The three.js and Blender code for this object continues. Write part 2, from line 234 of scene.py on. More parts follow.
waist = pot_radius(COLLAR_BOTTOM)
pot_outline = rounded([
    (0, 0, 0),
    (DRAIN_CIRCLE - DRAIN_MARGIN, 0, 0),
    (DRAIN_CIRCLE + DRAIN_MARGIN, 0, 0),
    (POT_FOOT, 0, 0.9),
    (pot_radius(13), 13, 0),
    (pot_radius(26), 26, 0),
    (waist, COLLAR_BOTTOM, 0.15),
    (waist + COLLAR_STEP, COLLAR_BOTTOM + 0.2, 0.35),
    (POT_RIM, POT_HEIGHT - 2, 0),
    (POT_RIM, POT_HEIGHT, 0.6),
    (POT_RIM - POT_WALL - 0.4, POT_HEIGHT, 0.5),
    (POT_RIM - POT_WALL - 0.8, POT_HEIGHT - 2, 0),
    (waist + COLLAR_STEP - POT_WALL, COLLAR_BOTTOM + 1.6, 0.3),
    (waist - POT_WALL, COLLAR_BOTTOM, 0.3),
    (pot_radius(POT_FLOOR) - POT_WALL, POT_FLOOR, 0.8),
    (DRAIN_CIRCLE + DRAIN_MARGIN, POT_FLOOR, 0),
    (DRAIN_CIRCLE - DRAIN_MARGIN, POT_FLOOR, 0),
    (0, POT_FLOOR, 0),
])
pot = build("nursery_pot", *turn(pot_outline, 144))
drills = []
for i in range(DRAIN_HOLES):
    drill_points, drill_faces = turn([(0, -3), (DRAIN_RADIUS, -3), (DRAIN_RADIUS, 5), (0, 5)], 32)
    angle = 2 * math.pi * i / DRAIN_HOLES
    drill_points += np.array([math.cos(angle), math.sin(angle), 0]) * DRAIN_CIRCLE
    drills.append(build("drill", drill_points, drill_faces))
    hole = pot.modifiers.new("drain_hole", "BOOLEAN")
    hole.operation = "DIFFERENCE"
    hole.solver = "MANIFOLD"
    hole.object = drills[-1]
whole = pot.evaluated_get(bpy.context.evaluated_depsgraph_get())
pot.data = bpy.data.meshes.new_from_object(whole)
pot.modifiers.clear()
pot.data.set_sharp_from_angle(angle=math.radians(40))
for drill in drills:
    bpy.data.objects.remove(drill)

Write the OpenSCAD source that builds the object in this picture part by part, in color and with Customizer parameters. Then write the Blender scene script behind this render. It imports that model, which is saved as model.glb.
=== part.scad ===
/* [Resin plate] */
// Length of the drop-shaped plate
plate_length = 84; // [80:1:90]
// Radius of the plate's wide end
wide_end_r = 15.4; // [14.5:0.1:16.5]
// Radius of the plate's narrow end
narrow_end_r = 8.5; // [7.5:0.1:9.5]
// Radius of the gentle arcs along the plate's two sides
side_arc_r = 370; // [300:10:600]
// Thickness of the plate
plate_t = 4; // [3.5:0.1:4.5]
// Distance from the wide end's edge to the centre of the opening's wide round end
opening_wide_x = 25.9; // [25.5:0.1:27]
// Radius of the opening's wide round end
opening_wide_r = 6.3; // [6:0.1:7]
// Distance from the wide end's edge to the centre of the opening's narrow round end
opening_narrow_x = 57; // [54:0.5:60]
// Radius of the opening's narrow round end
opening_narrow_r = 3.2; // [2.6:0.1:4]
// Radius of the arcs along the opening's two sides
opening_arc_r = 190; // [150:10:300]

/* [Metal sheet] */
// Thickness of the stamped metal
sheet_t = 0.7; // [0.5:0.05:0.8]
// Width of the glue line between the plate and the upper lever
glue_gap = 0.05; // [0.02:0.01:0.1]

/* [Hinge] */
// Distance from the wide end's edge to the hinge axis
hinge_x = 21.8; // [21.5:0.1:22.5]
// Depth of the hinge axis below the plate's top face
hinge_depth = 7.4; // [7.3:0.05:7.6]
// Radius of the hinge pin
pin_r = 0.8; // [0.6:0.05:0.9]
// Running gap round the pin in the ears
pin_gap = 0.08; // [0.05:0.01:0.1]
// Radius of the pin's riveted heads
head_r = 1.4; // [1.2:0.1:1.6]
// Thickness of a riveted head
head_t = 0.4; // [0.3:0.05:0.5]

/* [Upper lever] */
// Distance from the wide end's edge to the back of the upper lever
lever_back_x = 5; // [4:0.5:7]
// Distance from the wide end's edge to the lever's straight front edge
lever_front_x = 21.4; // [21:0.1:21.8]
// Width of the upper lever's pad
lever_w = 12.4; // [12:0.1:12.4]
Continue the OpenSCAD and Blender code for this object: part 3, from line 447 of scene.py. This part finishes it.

________________

Exercise description: Retype the records that precede this task, keeping them exactly the same.

Task answer:
The three.js and Blender code for this object continues. Write part 2, from line 234 of scene.py on. More parts follow.
waist = pot_radius(COLLAR_BOTTOM)
pot_outline = rounded([
    (0, 0, 0),
    (DRAIN_CIRCLE - DRAIN_MARGIN, 0, 0),
    (DRAIN_CIRCLE + DRAIN_MARGIN, 0, 0),
    (POT_FOOT, 0, 0.9),
    (pot_radius(13), 13, 0),
    (pot_radius(26), 26, 0),
    (waist, COLLAR_BOTTOM, 0.15),
    (waist + COLLAR_STEP, COLLAR_BOTTOM + 0.2, 0.35),
    (POT_RIM, POT_HEIGHT - 2, 0),
    (POT_RIM, POT_HEIGHT, 0.6),
    (POT_RIM - POT_WALL - 0.4, POT_HEIGHT, 0.5),
    (POT_RIM - POT_WALL - 0.8, POT_HEIGHT - 2, 0),
    (waist + COLLAR_STEP - POT_WALL, COLLAR_BOTTOM + 1.6, 0.3),
    (waist - POT_WALL, COLLAR_BOTTOM, 0.3),
    (pot_radius(POT_FLOOR) - POT_WALL, POT_FLOOR, 0.8),
    (DRAIN_CIRCLE + DRAIN_MARGIN, POT_FLOOR, 0),
    (DRAIN_CIRCLE - DRAIN_MARGIN, POT_FLOOR, 0),
    (0, POT_FLOOR, 0),
])
pot = build("nursery_pot", *turn(pot_outline, 144))
drills = []
for i in range(DRAIN_HOLES):
    drill_points, drill_faces = turn([(0, -3), (DRAIN_RADIUS, -3), (DRAIN_RADIUS, 5), (0, 5)], 32)
    angle = 2 * math.pi * i / DRAIN_HOLES
    drill_points += np.array([math.cos(angle), math.sin(angle), 0]) * DRAIN_CIRCLE
    drills.append(build("drill", drill_points, drill_faces))
    hole = pot.modifiers.new("drain_hole", "BOOLEAN")
    hole.operation = "DIFFERENCE"
    hole.solver = "MANIFOLD"
    hole.object = drills[-1]
whole = pot.evaluated_get(bpy.context.evaluated_depsgraph_get())
pot.data = bpy.data.meshes.new_from_object(whole)
pot.modifiers.clear()
pot.data.set_sharp_from_angle(angle=math.radians(40))
for drill in drills:
    bpy.data.objects.remove(drill)

Write the OpenSCAD source that builds the object in this picture part by part, in color and with Customizer parameters. Then write the Blender scene script behind this render. It imports that model, which is saved as model.glb.
=== part.scad ===
/* [Resin plate] */
// Length of the drop-shaped plate
plate_length = 84; // [80:1:90]
// Radius of the plate's wide end
wide_end_r = 15.4; // [14.5:0.1:16.5]
// Radius of the plate's narrow end
narrow_end_r = 8.5; // [7.5:0.1:9.5]
// Radius of the gentle arcs along the plate's two sides
side_arc_r = 370; // [300:10:600]
// Thickness of the plate
plate_t = 4; // [3.5:0.1:4.5]
// Distance from the wide end's edge to the centre of the opening's wide round end
opening_wide_x = 25.9; // [25.5:0.1:27]
// Radius of the opening's wide round end
opening_wide_r = 6.3; // [6:0.1:7]
// Distance from the wide end's edge to the centre of the opening's narrow round end
opening_narrow_x = 57; // [54:0.5:60]
// Radius of the opening's narrow round end
opening_narrow_r = 3.2; // [2.6:0.1:4]
// Radius of the arcs along the opening's two sides
opening_arc_r = 190; // [150:10:300]

/* [Metal sheet] */
// Thickness of the stamped metal
sheet_t = 0.7; // [0.5:0.05:0.8]
// Width of the glue line between the plate and the upper lever
glue_gap = 0.05; // [0.02:0.01:0.1]

/* [Hinge] */
// Distance from the wide end's edge to the hinge axis
hinge_x = 21.8; // [21.5:0.1:22.5]
// Depth of the hinge axis below the plate's top face
hinge_depth = 7.4; // [7.3:0.05:7.6]
// Radius of the hinge pin
pin_r = 0.8; // [0.6:0.05:0.9]
// Running gap round the pin in the ears
pin_gap = 0.08; // [0.05:0.01:0.1]
// Radius of the pin's riveted heads
head_r = 1.4; // [1.2:0.1:1.6]
// Thickness of a riveted head
head_t = 0.4; // [0.3:0.05:0.5]

/* [Upper lever] */
// Distance from the wide end's edge to the back of the upper lever
lever_back_x = 5; // [4:0.5:7]
// Distance from the wide end's edge to the lever's straight front edge
lever_front_x = 21.4; // [21:0.1:21.8]
// Width of the upper lever's pad
lever_w = 12.4; // [12:0.1:12.4]
Continue the OpenSCAD and Blender code for this object: part 3, from line 447 of scene.py. This part finishes it.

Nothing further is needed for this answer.